Paradoxically, the body positivity movement has grown superficial. The building blocks of societal beauty standards have seeped into the self-love conversation, so instead of promoting that every body is beautiful, the movement is emphasizing that you should be and feel beautiful.

Beauty is seen through so many different lenses, but the idea of not being beautiful and just living and existing is never acknowledged. Beauty is now seen as a necessity to living a good life, and the body positivity movement reinforces this ideology by telling us that we need to love ourselves to convince ourselves that we’re beautiful, so we can be seen as worthy of ourselves.

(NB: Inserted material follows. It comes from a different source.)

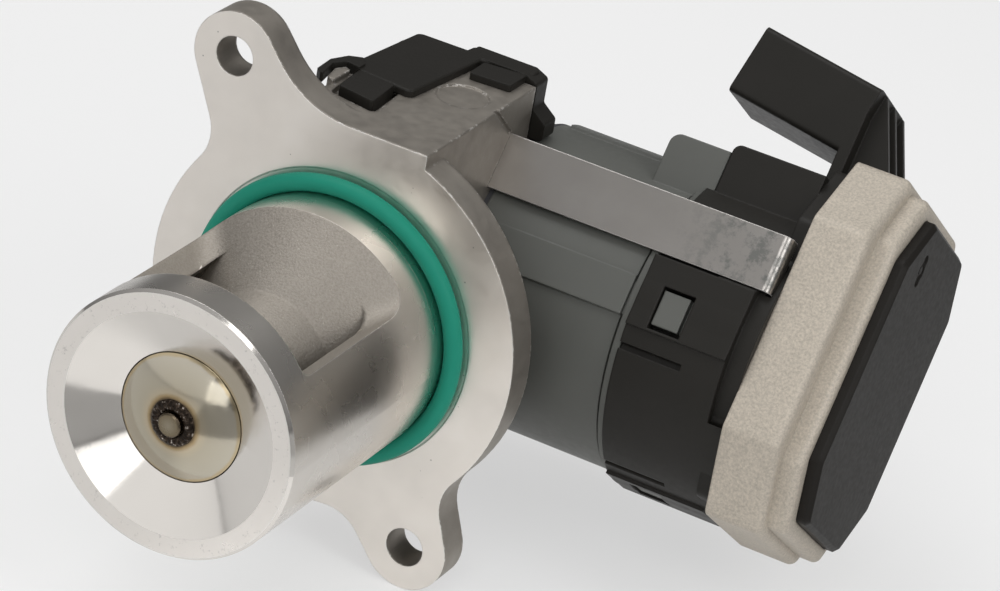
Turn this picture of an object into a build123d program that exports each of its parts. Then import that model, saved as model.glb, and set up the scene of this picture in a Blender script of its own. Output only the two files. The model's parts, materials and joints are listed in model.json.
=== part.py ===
from build123d import *
import os
from math import cos, sin, tan, pi, radians, sqrt, atan2, hypot

os.makedirs("parts", exist_ok=True)

# Frame, in millimetres
# The origin is the centre of the flange's sealing face, on the valve axis.
# The barrel points to -Y, the actuator's axis runs along +X, and +Z is up.

# Flange, bolted to the engine
flange_r = 34.7
flange_t = 6.5
bolt_hole_r = 3.5
ear_r = 7.8
ear_root_r = 10.4
ear_root_at = 26.7
upper_bolt = (-24.9, 39.5)
lower_bolt = (20.9, -36.3)
ear_fillet = 8.0
ear_to_block_fillet = 19.0

# Barrel, the spigot that reaches into the gas duct
barrel_r = 23.0
barrel_len = 51.7
barrel_break = 0.5
mouth_r = 19.3
mouth_depth = 4.1
rim_room = 0.2
seat_pocket_len = 1.2
throat_r = 9.6
throat_len = 1.3
chamber_r = 18.4
chamber_flare = 2.0
collar_len = 7.5
window_angle = 110.0
window_rear_r = 4.5
window_front_r = 1.6
guide_root_r = 12.4
guide_root_at = 21.8
guide_tip_r = 9.0
guide_tip_at = 37.4
guide_round = 1.6
groove_r = 22.8
groove_len = 4.7
ring_section_r = 1.6
ring_seat_depth = 0.2
ring_seat_room = 0.4

# Casting behind the flange
block_x = (-14.5, 12.8)
block_bottom = -24.0
block_back = 38.8
block_edge_r = 2.5
drum_x0 = -13.0
drum_step = 0.6
spring_bore_r = 11.3
spring_bore_y = 12.4
room_wall = 0.5
port_x = (-10.6, -1.6)
port_y = (20.5, 36.5)
stamp_r = 4.6
stamp_at = (5.6, 25.6)
stamp_depth = 0.25
score_from = (24.4, 34.7)
score_to = (31.6, 28.4)
score_w = 0.7
score_depth = 0.4
hook_boss = [(-13.6, 12.6), (-14.3, 16.4), (-13.4, 18.3), (-12.2, 17.8), (-12.2, 12.2)]
hook_boss_h = 1.1

# Actuator axis and the tilt of its housing about it
tilt = 36.4
axis_y = 43.7
axis_z = -1.9

# Valve: disc, stem, yoke and spring
fit_gap = 0.05
run_gap = 0.04
disc_r = 11.0
disc_skirt_r = 6.2
disc_skirt_len = 1.2
disc_neck_t = 1.0
disc_neck_at = 1.6
disc_neck_len = 1.0
disc_dome = 2.9
seat_gap = 0.15
stem_r = 3.0
stem_neck_r = 2.1
stem_short = 0.2
weld_r = 4.2
weld_h = 0.55
bush_r = 5.5
bush_front = 0.9
seal_len = 3.2
seal_r = 7.0
spring_wire_r = 1.0
spring_r = 8.2
spring_turns = 5.0
retainer_r = 10.4
retainer_t = 2.2
retainer_lip = 1.2

# Crank and roller
crank_throw = 5.0
crank_swing = 90.0
roller_r = 5.0
roller_len = 7.0
crank_pin_r = 2.5
pin_head_r = 3.3
pin_head_t = 1.0
yoke_t = 7.0
yoke_wall = 3.0
yoke_gap = 0.3
yoke_end_gap = 0.4
yoke_boss_r = 4.1
yoke_boss_len = 4.7
web_x0 = 4.4
web_t = 2.8
web_r = 8.4
web_gap = 0.3
journal_r = 4.0
crank_bush_r = 9.0

# Gear train, two stages back onto the motor's own axis
module = 0.65
pinion_teeth = 12
wheel_teeth = 30
pressure_angle = 20.0
tooth_play = 0.1
web_hole_r = 1.4
web_hole_at = 6.63
web_holes = 5
addendum = 0.85
dedendum = 1.2
output_face = 5.0
input_face = 4.6
gear_side_gap = 0.6
gear_step_gap = 1.2
idler_pin_r = 2.0

# Motor
front_plate_t = 2.6
hub_r = 8.4
hub_len = 4.0
bearing_r = 6.5
bearing_w = 3.2
sleeve_t = 1.1
can_wall = 1.8
can_end = 58.0
stack_x = (34.0, 53.0)
yoke_ring_t = 2.0
stator_teeth = 6
tooth_w = 4.6
shoe_w = 9.0
shoe_t = 1.4
coil_wall = 2.6
coil_over = 2.0
rotor_r = 11.6
air_gap = 0.5
shaft_r = 2.0
magnet_r = 5.0
magnet_t = 2.3

# Grey motor housing
gasket_t = 0.8
gasket_w = 7.0
housing_r = 26.6
housing_end = 45.4
housing_floor = 2.0
gear_wall = 2.0
motor_wall = 1.6
lip_proud = 0.6
lip_len = 1.3
lip_groove = 0.5
rib_q = (-4.8, 2.3)
rib_proud = 0.4
rib_x0 = 16.5
pad_p = (-9.4, 12.0)
pad_proud = 0.7
pad_x0 = 15.3
snap_x = (35.9, 46.9)
snap_p = (-17.6, 14.0)
snap_proud = 2.6
snap_round = 2.0
tongue_q = (-4.6, 1.5)
tongue_t = 1.25
tongue_lift = 0.1
tongue_end = 57.0
nub_x = (49.6, 54.4)
nub_h = 1.4
under_tongue_p = (-3.1, 3.1)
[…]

This warped way of thinking has been referred to as the “toxic body positivity” movement. If your focal point is only the positive aspects of life and you’re dismissing any negative emotions, then you’re rejecting human nature. Body positivity has always had pure intentions, but the pressure it invites to only love oneself and never criticize is unrealistic.

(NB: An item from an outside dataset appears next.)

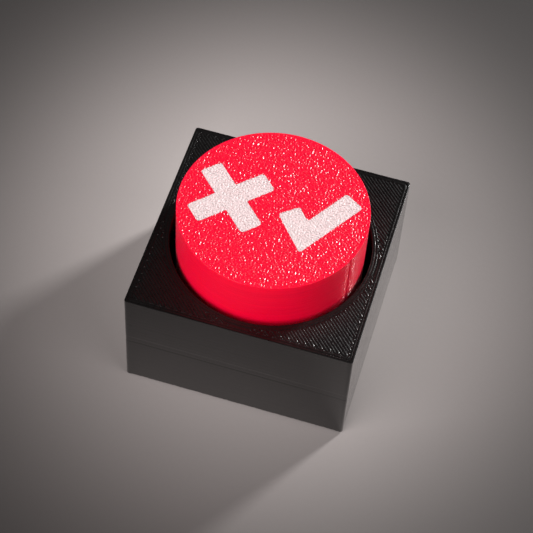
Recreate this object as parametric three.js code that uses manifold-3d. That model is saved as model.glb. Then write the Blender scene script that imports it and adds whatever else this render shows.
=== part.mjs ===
// Quiz buzzer: a square printed housing with one round push cap, an on/off key switch, a coin cell
// and a small sounder on a circuit board. Millimetres, +Z up. The origin is the middle of the
// footprint, on the surface that the four rubber pads stand on.
import * as THREE from 'three';
import { mergeVertices } from 'three/addons/utils/BufferGeometryUtils.js';
import Module from 'manifold-3d';

const wasm = await Module();
wasm.setup();

// ---- driving dimensions -------------------------------------------------------------------
const SIDE = 33;                 // housing, outer width and depth
const FOOT_LIFT = 0.2;           // housing above the surface, on its pads
const HOUSING_TOP = 19;
const CAP_TOP = 26.6;
const TRAVEL = 4;                // how far the cap goes down
const WALL = 2;
const WELL_RADIUS = 14.5;        // round well that the cap runs in
const CAP_RADIUS = 13.6;
const CAP_WALL = 1.6;
const CAP_ROOF = 2.4;
const HOUSING_CORNER = 0.4;       // rounding of the housing's four upright edges
const LEDGE_Z = 10;              // where the square cavity ends and the round well begins
const FIT = 0.2;                 // clearance of a loose part in its housing

// heights of the stack
const FLOOR_TOP = 1.8;           // base plate floor
const BOARD_Z = [7, 8];
const CELL_Z = [2.1, 5.3];
const SWITCH_TOP = 19.6;
const FLANGE_Z = [13, 14];       // flange of the switch, where its two halves meet
const PIN_TIP_Z = 6;
const CAP_SKIRT_Z = LEDGE_Z + TRAVEL;
const CAP_CEILING = CAP_TOP - CAP_ROOF;
const STEM_TOP = 23.2;
const SLIDER_TOP = 20;

// plan positions
const CORNER = 11.9;             // screws and standoffs
const PAD_AT = [6.5, 11.2];
const CELL_X = -2.5;
const SOUNDER_X = 10.7;
const PLATE_SIDE = SIDE - 2 * WALL - 2 * FIT;

// hardware
const SCREW = { thread: 0.95, head: 1.9, clear: 1.15, pilot: 1.05, pocket: 2.1, headZ: 0.3, seatZ: 1.6 };
const SCREW_TIP = SCREW.seatZ + 12;
const PAD = { radius: 2.5, height: 1 };
const CELL = { radius: 10, lid: 8.8, sheet: 0.25 };
const SPRING = { radius: 2.05, wire: 0.15, turns: 8, bottom: 9.2, top: 17.2 };
const LEGEND_DEPTH = 0.6;
const LEGEND_FIT = 0.08;
const STROKE = 3.3;

// ---- materials ----------------------------------------------------------------------------
const finish = (color, roughness, metalness = 0) => ({ color, roughness, metalness });
const FINISH = {
  black: finish(0x17171a, 0.4),
  red: finish(0xe6123a, 0.45),
  white: finish(0xf2e2e4, 0.5),
  charcoal: finish(0x26272a, 0.55),
  clearGrey: finish(0x8d9196, 0.4),
  blue: finish(0x2b5fb8, 0.45),
  steel: finish(0xb9bcc0, 0.3, 1),
  copper: finish(0xc58a4a, 0.35, 1),
  board: finish(0x1e5a3c, 0.45),
  chip: finish(0x202123, 0.5),
  ceramic: finish(0xb79c78, 0.6),
  rubber: finish(0x2e2e2e, 0.9),
  seal: finish(0x4b4e52, 0.7),
};

const buzzer = new THREE.Group();
const base = new THREE.Group();
const button = new THREE.Group();
buzzer.add(base, button);

// ---- solids -------------------------------------------------------------------------------
function solid(geometry) {
  const bare = geometry.clone();
  bare.deleteAttribute('normal');
  bare.deleteAttribute('uv');
  const merged = mergeVertices(bare, 1e-4);
  return new wasm.Manifold(new wasm.Mesh({
    numProp: 3,
    vertProperties: new Float32Array(merged.attributes.position.array),
    triVerts: new Uint32Array(merged.index.array),
  }));
}

function geometryOf(shape) {
  const mesh = shape.getMesh();
  const geometry = new THREE.BufferGeometry();
  geometry.setAttribute('position', new THREE.BufferAttribute(new Float32Array(mesh.vertProperties), 3));
  geometry.setIndex(new THREE.BufferAttribute(new Uint32Array(mesh.triVerts), 1));
  const flat = geometry.toNonIndexed();
  flat.computeVertexNormals();
  return flat;
}

function place(group, name, shape, look) {
  const mesh = new THREE.Mesh(geometryOf(shape), new THREE.MeshStandardMaterial(look));
  mesh.name = name;
  group.add(mesh);
  return mesh;
}

const join = (shapes) => shapes.reduce((all, one) => all.add(one));
const cut = (shape, tools) => tools.reduce((left, tool) => left.subtract(tool), shape);

function block([x0, x1], [y0, y1], [z0, z1]) {
  const box = new THREE.BoxGeometry(x1 - x0, y1 - y0, z1 - z0);
  return solid(box.translate((x0 + x1) / 2, (y0 + y1) / 2, (z0 + z1) / 2));
}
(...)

If you go against the grain of loving yourself all the time and start to feel insecure, you are sometimes seen as a hypocrite who is feeding into the patriarchy, beauty standards and everything the movement rejects. You can’t love yourself with a full face of makeup on nor can you love your body when on a diet and exercising. All of these unspoken rules don’t give humanness a chance to breathe.

As soon as you step out of the strict expectations of body positivity, then you are apparently unworthy of being within the movement. You can be body positive and wear makeup, shave your armpit hair, get plastic surgery just like the ones at etc. You are allowed to do whatever you want to your body if it makes you feel better.

Trendy body positivity romanticizes every flaw you may have, morphing it into something aesthetically pleasing. Sometimes a scar is just a scar. It’s okay if your mark doesn’t have a backstory illustrating the journeys you’ve been on.

The movement itself pays a lot of attention to feelings and not reality, enforcing everyone to feel good about themselves. The movement tends to sensationalize people showing off their bodies as if it is a groundbreaking thing. In other words, the movement, coupled with the media, takes something normal and turns it into something “brave” or “a step forward” for body positivity.

An example of this could be a larger woman grazing the front cover of a magazine. Automatically, society views her as a courageous woman who should be so proud of herself for simply posing as a human being. Her normal body is sensationalized when she is just existing. This is also normalizing backhanded compliments. Saying “she’s so brave” or “normalize this” is suggesting that it wasn’t normal to begin with.

In the grand scheme of things, commenting on someone’s appearance and having an opinion is the gray cloud that shadows over the body positivity movement. The principles behind the movement is something that needs to be circled back to. As of now, the movement is incomplete.

Realism has been brushed aside in this contemporary age, and with the help of dismantling radical self-love, true self-acceptance can start to flourish. You don’t have to believe that your body is always beautiful or that everybody else’s too, but overall, every body, including your own, should be respected.

Body neutrality — the idea that you’re okay with your body and that you respect what it does for you, its functionality and protection — is perhaps an ideology that can be used more to take the pressure off.

You can’t make yourself love how you look. It’s okay to love yourself while wanting to improve yourself too. In a world where everyone has something to say, minding your business could be a great course of action. Imagine a world in which everyone kept to themselves and focused on their own self-development. Everything would be different.